Finish small projects
Completed tracks teach more than endless drafts. Even simple loops show you what works and what does not. Archive everything. Watching your progress is encouraging.
Listen with intention
Study your favorite songs. Notice where the chorus lifts. Notice how drums support vocals. Ask how space, contrast, and repetition are used.
What mistakes should beginners try to avoid?
Certain habits slow development. They look harmless, yet they block growth quietly.
- Buying gear instead of practicing
- Using too many plugins at once
- Comparing early work to finished commercial releases
- Skipping backups
- Working without breaks
Awareness helps. When you notice these patterns, pause and reset. Simpler choices often open more creative doors.
When is it time to upgrade equipment?
Upgrade when limitations become clear and repeatable. If latency slows performance every day, consider an interface upgrade. If mixes never translate well, upgrade monitoring. Let real needs guide purchases, not trends.

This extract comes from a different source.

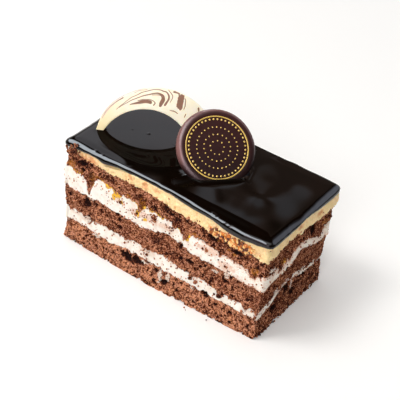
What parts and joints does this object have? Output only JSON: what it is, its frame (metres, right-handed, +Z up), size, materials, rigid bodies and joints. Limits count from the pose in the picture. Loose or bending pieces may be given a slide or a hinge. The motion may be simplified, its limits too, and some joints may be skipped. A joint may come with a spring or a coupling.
{
  "type": "glazed chocolate layer cake slice",
  "caption": "Oblong layered cake slice, sponge and cream under a dark mirror glaze, with a chocolate disc and a white chocolate crescent standing in the glaze.",
  "frame": {"origin": "on the table, below the middle of the slice", "axes": "+X along the length of the slice to the right, +Y from the front cut face to the back, +Z up"},
  "size_m": [0.102, 0.0562, 0.0712],
  "materials": {
    "sponge": "porous brown chocolate crumb",
    "cream": "soft whipped cream, warm white, with crumbs pressed in",
    "buttercream": "smooth pale yellow cream",
    "glaze": "near black mirror glaze",
    "dark_chocolate": "moulded dark chocolate, satin",
    "white_chocolate": "white chocolate marbled with milk chocolate"
  },
  "bodies": {
    "root": {"sponge_bottom": "sponge", "cream_lower": "cream", "sponge_middle": "sponge", "cream_upper": "cream", "sponge_top": "sponge", "buttercream": "buttercream", "glaze": "glaze", "chocolate_disc": "dark_chocolate", "chocolate_arch": "white_chocolate"}
  },
  "joints": []
}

How do you build a sustainable workflow?
Think in cycles. Capture ideas. Organize them. Return later with fresh ears. Label files clearly. Create folders for drafts, stems, and exports. Order reduces decision fatigue.
Backups
Store projects in two places. Local and cloud. Lost work drains motivation quickly. Protection keeps momentum alive.
Review sessions
Schedule time to listen without editing. Take notes. Identify patterns. Improvement happens when observation meets patience.
Where should you go next?
As your comfort grows, explore deeper topics. Try MIDI instruments. Learn vocal recording techniques. Experiment with arrangement. Study mixing more seriously. Each new concept connects to the last.
And when confusion appears, return to the basics. Simplicity holds the map.
Home recording is not about perfection. It is about learning how your ideas sound when they leave your head and enter the world. Technic Harmony will continue sharing tools, guides, and reflections to support that process.
Take your time. Stay curious. Build something meaningful, one project at a time.